On the run from yakuza and ghost dads / Well Go USA
Only a few blocks away, a young woman named Monica (Sakurako Konishi) isn't having much better luck. In order to pay off her father's debts to the yakuza, she spends her days locked in an apartment and her nights selling her favors to clients. It's driving her so batty she keeps imagining she's being followed by a bespectacled, tighty-whitey-sporting middle-aged man draped in a sheet like a cross between the wriggling figure in Miike's Audition and Casey Affleck's mopey husband in David Lowery's Ghost Story. I don't think it's too much of a spoiler to say that Sheet Man is the ghost of Monica's fucked-up father. 

The fateful encounter that brings these Gun Crazy-like loners together involves the ghost dad and the corrupt cop, Otomo (Kōji Yakusho lookalike Nao Ohmori, Miike's Ichi the Killer), assigned to keep an eye on Monica. Soon, the two are on the run from the granite-faced mob boss and his minions, including crazed gangster's moll Julie (Becky) and Kase (Shôta Sometani), an excitable goon who keeps killing everyone he meets--good, bad, neutral--it doesn't matter. He can't help himself, and some of his kills are especially amusing. That wouldn't be the case if Miike was going for realism, but there's a stylized, graphic-novel quality to this twilight world.

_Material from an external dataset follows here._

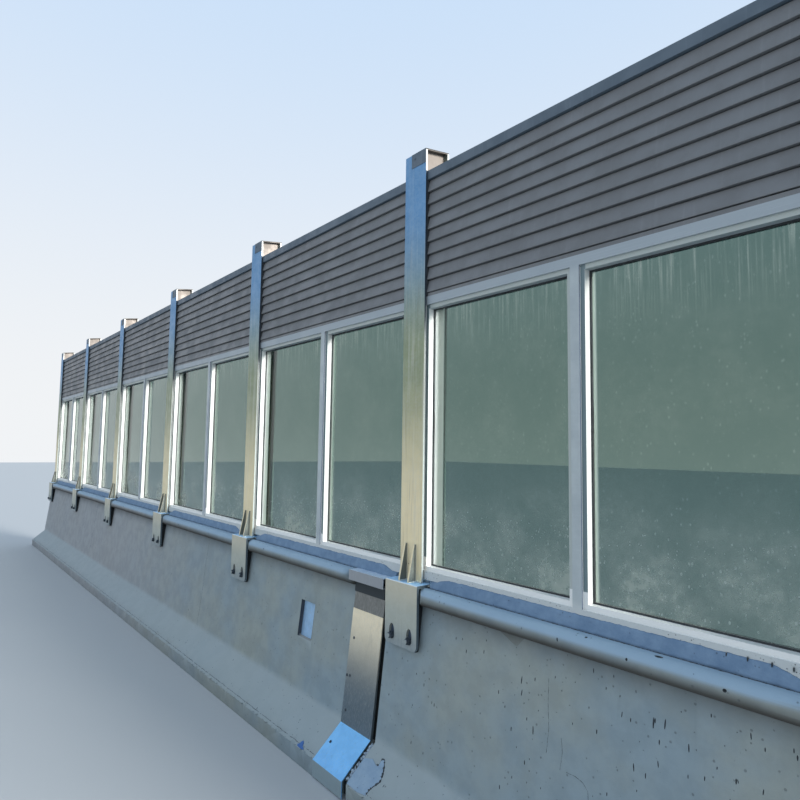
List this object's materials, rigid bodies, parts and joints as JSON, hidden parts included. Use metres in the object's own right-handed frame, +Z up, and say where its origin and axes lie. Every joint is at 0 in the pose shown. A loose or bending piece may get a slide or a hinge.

Once Kase enters the scene, it becomes clear that First Love is Miike in fun mode. There are car chases, fiery explosions, unintentional blow jobs (I'm not about to explain what that means), and mayhem involving cars, guns, knives, samurai swords, and squealing, sax-driven jazz from composer Endo Koji. Just when you think it can't get any more gonzo, lightning bolts spring from Leo's head, and he drives into a Yellow Submarine-meets-Scooby-Doo animated sequence in which sound effects are spelled out in big, block letters: "CRASH! VROOM!" (This bit was too short for my taste.)

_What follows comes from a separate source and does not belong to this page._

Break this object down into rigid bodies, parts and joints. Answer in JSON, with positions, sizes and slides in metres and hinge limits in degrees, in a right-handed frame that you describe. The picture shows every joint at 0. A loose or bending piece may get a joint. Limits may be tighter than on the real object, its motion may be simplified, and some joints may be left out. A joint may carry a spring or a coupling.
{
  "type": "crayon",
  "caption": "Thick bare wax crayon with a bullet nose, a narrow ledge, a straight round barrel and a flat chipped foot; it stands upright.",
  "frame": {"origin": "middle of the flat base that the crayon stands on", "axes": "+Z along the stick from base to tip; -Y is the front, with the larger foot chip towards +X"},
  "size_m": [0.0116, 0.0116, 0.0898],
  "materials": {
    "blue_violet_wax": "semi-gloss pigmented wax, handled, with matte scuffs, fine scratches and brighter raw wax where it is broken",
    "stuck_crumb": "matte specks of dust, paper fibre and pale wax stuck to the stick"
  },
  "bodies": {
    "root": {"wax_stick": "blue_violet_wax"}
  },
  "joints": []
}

Kase is the cutie second from the right / Well Go USA
Viewers scarred by Miike's more extreme entries may breathe a sigh of relief. It's not so much that he's never made a film as zippy as this one, but that his more outrageous fare tends to attract more attention.

First Love isn't as sweet as his zombie musical The Happiness of the Katakuris, which is suffused with pastoral beauty and familial affection, but it's still pretty sweet--and with no sticky aftertaste. Granted, anyone expecting the abused, drug-addicted Monica to turn avenging angel may leave disappointed, but it isn't as if there aren't women in the film, like Julie, who can handle a weapon, it's just that she isn't one of them.

If anything, I would have liked to spend more time with her and Leo, even if I found the considerably less stable supporting characters more entertaining. The obvious solution: a sequel. Considering that 59-year-old Miike has churned out two to three features a year for almost 30 years, including two sequels to Dead or Alive--and I'm not even counting the 41 made-for-video, anthology, and TV projects--I wouldn't be surprised if we get one.